The project, by 62-year-old Qian Nairong, would also mark the first full written dictionary for a dialect on China's mainland, language authorities said.

"Language that can't be noted in digital form faces the threat of distinction," Qian said in explaining why he applied for a grant from the city's social sciences research fund to make the project possible.

Qian so far has compiled 15,000 words and phrases in Shanghai dialect and expects to finish his dictionary by the end of 2008.

The former professor's plan will eventually lead to computer software that can be used to record the local argot.

In fact, the cyber world is at least partially responsible for a resurgence of interest in Shanghaihua.

Many local youngsters consider it fashionable to use the dialect in their Internet messages, a developer that could be tied to the rise of Chinese rap music based on the local tongue.

Computer programs exist that allow Chinese characters to be typed using pinyin, a system for transliterating ideograms into the Roman alphabet.

But Shanghai dialect has sounds that don't have pinyin counterparts.

"In the past, locals were perplexed by how to put the dialect into a written language, as the pinyin system used for Mandarin was insufficient to cover all the syllables in Shanghai dialect," Qian said.

In the early 1940s, some writers tried to produce novels and essays in the Shanghai dialect.
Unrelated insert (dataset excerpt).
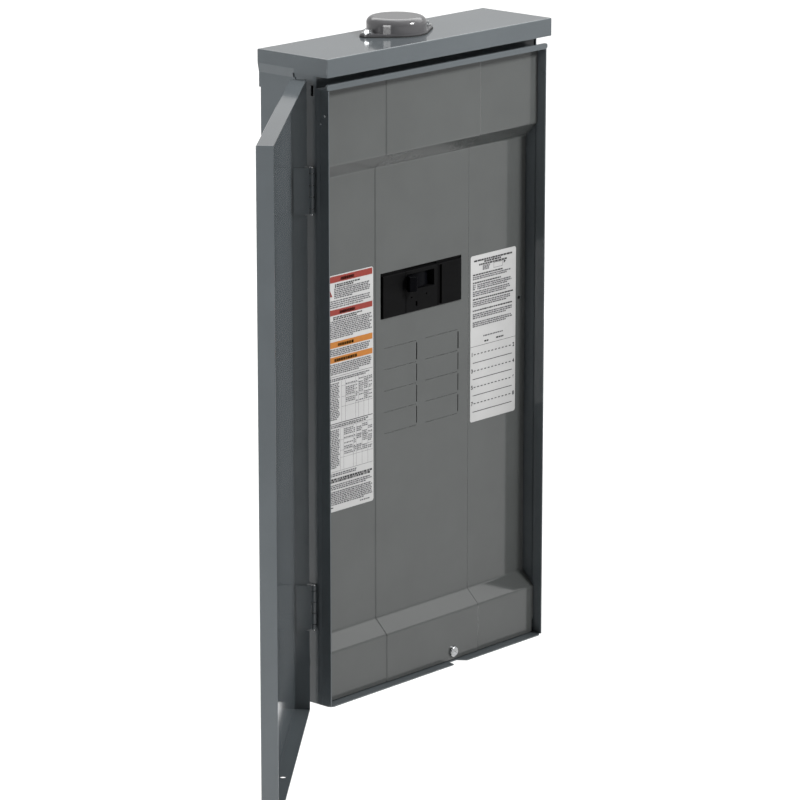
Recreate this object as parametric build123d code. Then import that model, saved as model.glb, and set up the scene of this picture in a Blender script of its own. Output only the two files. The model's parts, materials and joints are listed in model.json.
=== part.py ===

But the effort stalled after the country began to promote Mandarin as a formal language in the 1950s.

Today, kindergarten students are already speaking Mandarin, but many parents are concerned that their kids falling behind in the local idiom.

Qian's first task was to develop a phonetic system to fill the gap between pinyin and Shanghai dialect.

His solution, approved last week by a Shanghai linguistics panel, relies on a combination of pinyin and the international phonetic alphabet, which is well known to the city's English-language students.

In the future, special input software will allow users to use the phonetic scheme to produce Chinese characters from words spoken in Shanghai dialect.

"What I'm doing is marking Shanghai dialect with a unified phonetic system and working out a set of character standard for its writing," he said. "That's the basis for input."